È importante notare come i caratteri tipicamente associati al femminile quali la bellezza, la seduzione, ma anche l’innocenza, l’amore, la premura, vengono gestiti dalla donna in maniera magistrale: Phyllis è consapevole di essere profondamente affascinante e allo stesso modo sa ciò che un uomo vuole sentirsi dire. Così riesce a mostrarsi come la donna innocente, costretta al matrimonio con un uomo che non la ama, ma per il quale lei prova affetto e preoccupazione. Neff sente immediatamente di essere colui che salverà la povera donna innocente dalla gabbia di un matrimonio infelice. L’uomo, quindi, finisce per allearsi con lei e concludere il suo progetto, escogitando l’omicidio in modo da poter usufruire della “doppia indennità” (da cui prende il nome il film) e ottenere ancora più denaro. Nel corso dei loro incontri Phyllis si fa sempre più misteriosa, mentre i suoi abiti iniziano a tingersi di nero, fino ad arrivare al momento in cui nasconderà i suoi occhi con un paio di grossi occhiali da sole scuri. La Stanwyck riesce perfettamente a trasmettere la discesa del personaggio nella malvagità, usando un’apparente innocenza per mascherare un atteggiamento impassibile e spietato. Persino durante l’interrogatorio successivo alla morte del marito Phyllis si mostra impassibile, mentre Neff inizia già a farsi prendere dall’angoscia di essere scoperto. L’ultimo incontro dei due avviene in una notte oscura e sarà fatale per entrambi: la donna usa nuovamente l’arma della cavigliera per sedurre l’uomo, ma ormai lui è deciso a sbarazzarsi di lei. Tuttavia, anche dopo la morte, Phyllis riesce a trascinare Neff nell’abisso, infatti poco dopo l’uomo verrà arrestato per l’assassinio.

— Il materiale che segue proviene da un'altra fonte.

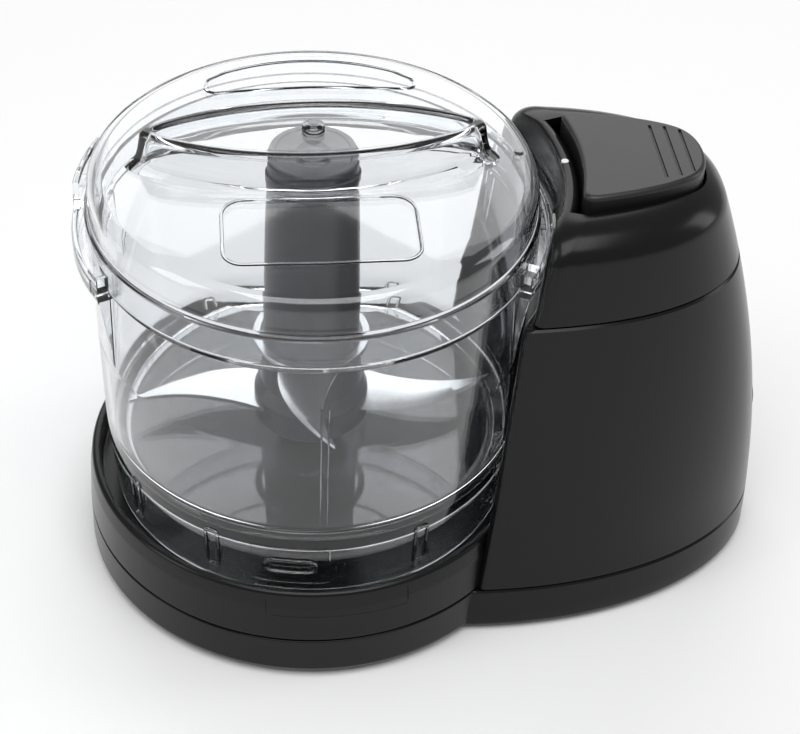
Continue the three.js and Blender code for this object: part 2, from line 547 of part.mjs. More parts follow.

Ci teniamo a farvi notare come sia impressionante che un personaggio femminile sia stato costruito per essere così spietato: ciò che colpisce di più è l’estrema consapevolezza che ha la donna del suo fascino e di come riesca a controllarlo tanto da farlo diventare un’arma per raggiungere i suoi obiettivi. Probabilmente è proprio questo che riesce a confondere un uomo, la capacità di controllo che ha la donna sui caratteri che l’uomo stesso le ha associato per secoli. Anche se Phyllis muore, infatti, Neff non riesce a scamparla; e durante la sua confessione, lo sentiamo dire:“L’ho ucciso io, per denaro e per una donna. Non ho preso il denaro e non ho preso la donna.”